Overall, however, he sees success in his role as president as helping the membership see that it is becoming more influential around the big issues facing society and furthering its aspiration to help drive the nation forward.

“People often complain about the status of engineers but I think that it is for us to demonstrate our value to society,” he says. “I can’t guarantee it but hopefully the rewards will follow - by being engaged and ensuring that the right decisions are made and by showing that we are providing value for money.”

Curriculum vitae

1972-75 Nottingham University
1975-81 Amey Roadstone Construction
1981-85 Maunsell Consultants Asia in Hong Kong
1985-86 MBA Cranfield
1986-99 Nichols Group (Docklands Light Railway
2000-02 Strategic Rail Authority, executive director infrastructure
2003-04 Gardiner & Theobald
Nichols Group, director


Create sport

Peter Hansford will next week launch a major schools competition across all the ICE regions designed to fire the interest of 12 to 13 year olds in civil engineering careers.

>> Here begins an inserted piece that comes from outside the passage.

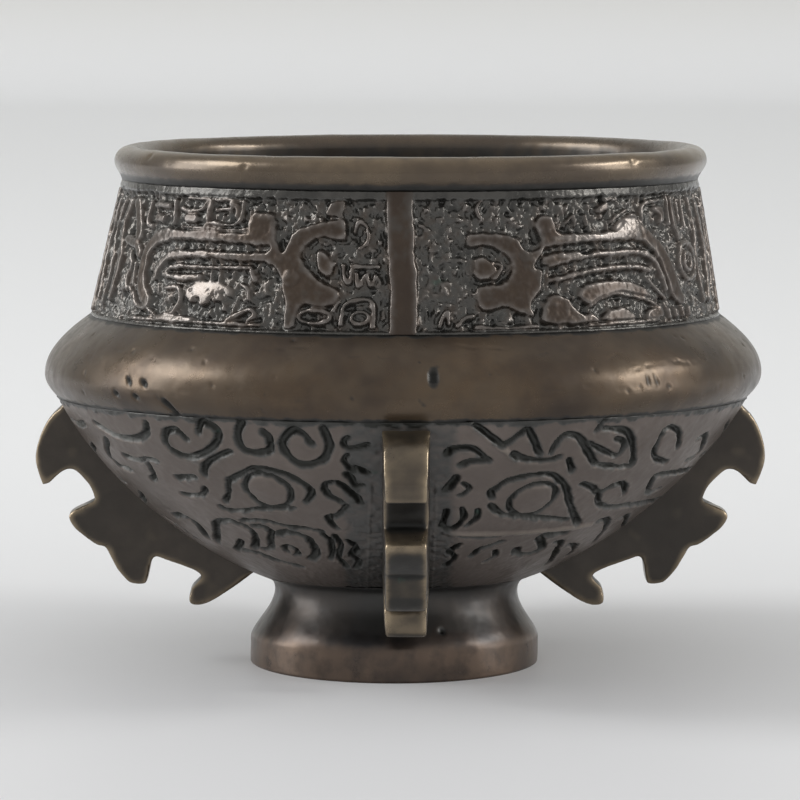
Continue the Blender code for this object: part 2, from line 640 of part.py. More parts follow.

The “Create Sport” competition will challenge students to plan, design and construct a model
for a new sports stadium in
their region with the best in each region battling it out for national honours next summer.
“Most of us became civil engineers because of school experience via teachers or maybe parents,” explains Hansford. “Getting an awareness of engineering amongst parents and teachers is really exciting.”
The competition is also
intended as a focus to encourage engineers to adopt a local school and become an ambassador to promote the profession. The idea is that targeting this specific age
group will influence the choice
of GCSE subjects and so steer
more students towards civil engineering careers.
“It’s about getting an awareness of engineering in schools at an age before GSCE choice, because once they make that choice it may be too late,” he says.
“The competition is a one-off for this year but if it’s successful it could continue.”